The other more fundamental issue concerns the doctrine of the separation of powers. The Civil Partnership Act 2004 passed legislation for the whole of the UK using the full process of Parliament. Schedule 2 gives the Secretary of State the power to make a ruling by order on private right and personal status. Determining how personal relationships are treated under law is properly a function of the judiciary, which has jurisdiction over matters of personal status. Here, we have the Executive taking over a function of the law. Amendment 28 asks to transfer this function of the Secretary of State to the Court of Session, which has the power to make declarations under current family law. Using the mechanism proposed in the amendment will give the court the advantage of ascertaining the facts in each case where the parties seek a declaration as a civil partnership, and bring in the element of individual choice.

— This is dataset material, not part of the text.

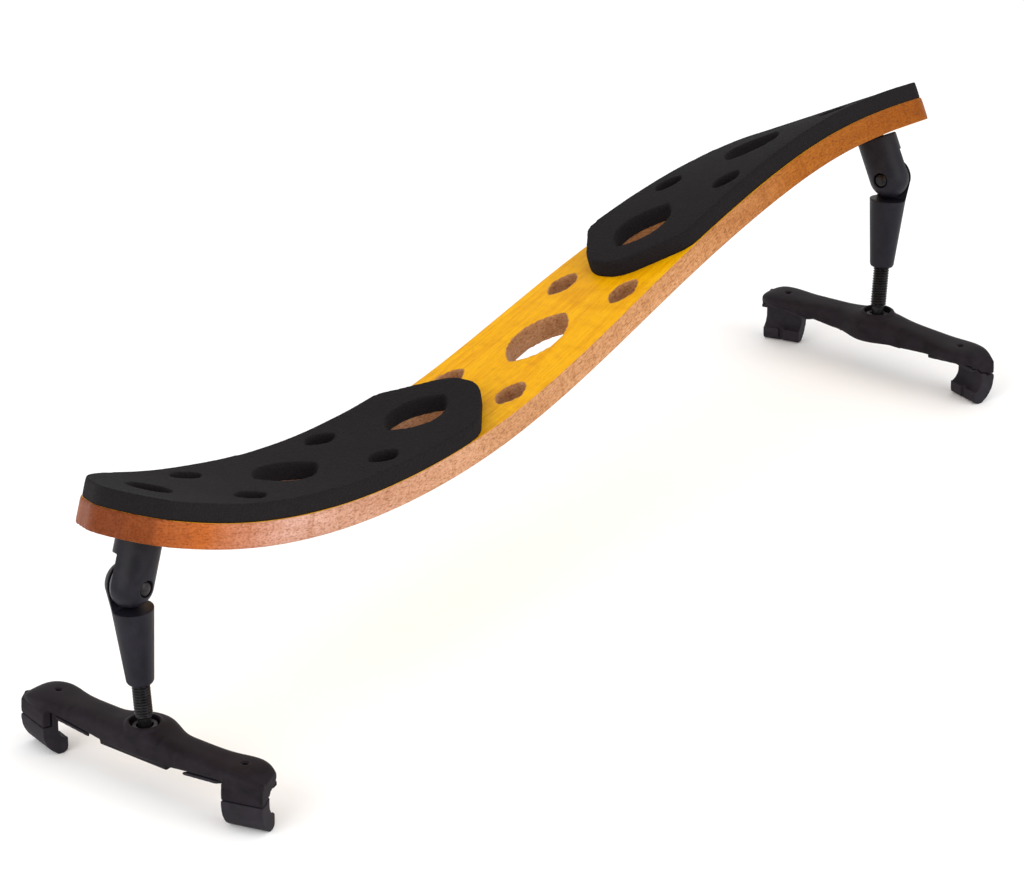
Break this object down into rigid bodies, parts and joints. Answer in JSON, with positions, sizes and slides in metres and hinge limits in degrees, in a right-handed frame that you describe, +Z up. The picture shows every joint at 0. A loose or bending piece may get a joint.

If the Government wish to continue with the mechanism they propose, it would be helpful if they would answer three questions. First, what process will be used to produce orders under Schedule 2, and what safeguards will be put in place to address the issue of separation of powers? Secondly, what criteria will be applied to those orders which permit treatment of a same-sex marriage as a civil partnership? Thirdly, what remedies would aggrieved parties have?
My Lords, I find this part of the Bill quite extraordinary. I have the greatest possible sympathy with the amendment of the noble Lord, Lord Alli, and indeed with that of the noble Duke, the Duke of Montrose. If one took the analogy of English law, a marriage which is celebrated in another country according to the law of that country is generally recognised in English family law. I have tried endless cases involving a dispute as to whether or not a marriage is valid in the country where it was carried out. There will be issues of whether or not the two parties were capable of marrying in that country, whether they are domiciled or resident in that country and so on.
However, if those particular points are dealt with, then it is a matter for English law to say whether we will recognise a marriage. Why are we legislating for what Scotland or Northern Ireland will do if in fact it is a perfectly lawful marriage in England and Wales? Is it not for Scotland or Northern Ireland to say, “Yes, we accept it”, or, “No, we do not”? I find it absolutely astonishing that we are dealing with this. As for the suggestion that a marriage lawfully carried out in England is to be called something completely different in Scotland and Northern Ireland, as I say, I find the whole thing quite astonishing.
My Lords, I always understood that the first purpose of an order was to be a blanket order to cover all situations. What remains from my questions is: what process does the Minister expect to use for the implementation of the order and what account does it take of the separation of powers? I think that he was saying that the Scottish Parliament has agreed that you can cross-mix the powers.
My Lords, the Scottish Parliament has agreed a legislative consent Motion to the provisions in the Bill relating to Scotland, which is very much what we are talking about. The procedure is that the order-making power would be subject to the negative procedure. I am aware that the Delegated Powers Committee has suggested looking at the possibility of there being an affirmative power. We will obviously give consideration to that, but the power also requires the consent of Scottish Ministers. That will be the process. Consent will be required from Scottish Ministers and there will be a negative procedure in this Parliament, subject to our considering the recommendations of the Delegated Powers Committee.
With regard to the separation of powers, I tried to indicate that this is a general position, not a question of the Secretary of State determining the legal status of each couple individually by order. It is a general power that is being given and it is therefore appropriate for the legislature to give that power to the Secretary of State, and for the Secretary of State then to exercise that power. It is not an appropriate matter for the courts because they obviously cannot exercise such a power on a general basis and would have to consider these matters case by case. As I have indicated, that could place a considerable burden on the courts. It would also mean that those who had moved to Scotland and were petitioning the Scottish courts for recognition of their status would, during that period, have no legal status at all. That is not a satisfactory position in which to put these couples.
Perhaps I may write to the noble Baroness, Lady Thornton, about her question on accrued pensions. There is provision to make some variation of the orders and there may be some situation in which that issue would be relevant. However, I will write to her and confirm that position.